> [PROBLEM STATEMENT]:
Output all lines exactly, with nothing added or dropped.

> [DATA LINES]:
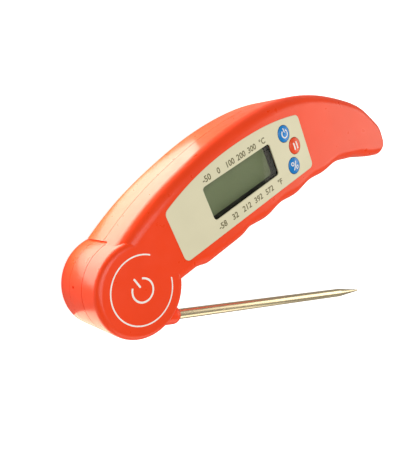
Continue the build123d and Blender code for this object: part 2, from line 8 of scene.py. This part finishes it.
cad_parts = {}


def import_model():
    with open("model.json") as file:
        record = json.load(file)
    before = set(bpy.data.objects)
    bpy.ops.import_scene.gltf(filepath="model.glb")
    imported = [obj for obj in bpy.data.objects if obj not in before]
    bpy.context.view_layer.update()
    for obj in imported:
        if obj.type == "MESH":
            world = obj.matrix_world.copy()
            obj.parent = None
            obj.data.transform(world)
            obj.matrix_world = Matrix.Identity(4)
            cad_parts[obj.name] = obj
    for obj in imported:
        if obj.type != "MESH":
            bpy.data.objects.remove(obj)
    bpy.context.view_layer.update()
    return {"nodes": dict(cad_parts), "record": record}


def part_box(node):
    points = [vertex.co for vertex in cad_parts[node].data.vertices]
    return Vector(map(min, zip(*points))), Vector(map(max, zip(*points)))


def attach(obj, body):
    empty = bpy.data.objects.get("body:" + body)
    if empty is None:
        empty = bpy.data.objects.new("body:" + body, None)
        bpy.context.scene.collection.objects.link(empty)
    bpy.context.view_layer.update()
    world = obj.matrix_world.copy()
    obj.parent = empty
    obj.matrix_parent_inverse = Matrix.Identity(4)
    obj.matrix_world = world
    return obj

> [CORRECT OUTPUT]:
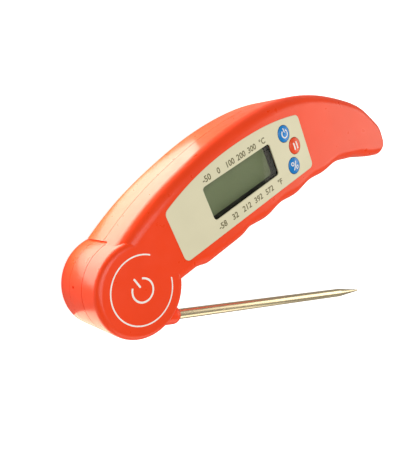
Continue the build123d and Blender code for this object: part 2, from line 8 of scene.py. This part finishes it.
cad_parts = {}


def import_model():
    with open("model.json") as file:
        record = json.load(file)
    before = set(bpy.data.objects)
    bpy.ops.import_scene.gltf(filepath="model.glb")
    imported = [obj for obj in bpy.data.objects if obj not in before]
    bpy.context.view_layer.update()
    for obj in imported:
        if obj.type == "MESH":
            world = obj.matrix_world.copy()
            obj.parent = None
            obj.data.transform(world)
            obj.matrix_world = Matrix.Identity(4)
            cad_parts[obj.name] = obj
    for obj in imported:
        if obj.type != "MESH":
            bpy.data.objects.remove(obj)
    bpy.context.view_layer.update()
    return {"nodes": dict(cad_parts), "record": record}


def part_box(node):
    points = [vertex.co for vertex in cad_parts[node].data.vertices]
    return Vector(map(min, zip(*points))), Vector(map(max, zip(*points)))


def attach(obj, body):
    empty = bpy.data.objects.get("body:" + body)
    if empty is None:
        empty = bpy.data.objects.new("body:" + body, None)
        bpy.context.scene.collection.objects.link(empty)
    bpy.context.view_layer.update()
    world = obj.matrix_world.copy()
    obj.parent = empty
    obj.matrix_parent_inverse = Matrix.Identity(4)
    obj.matrix_world = world
    return obj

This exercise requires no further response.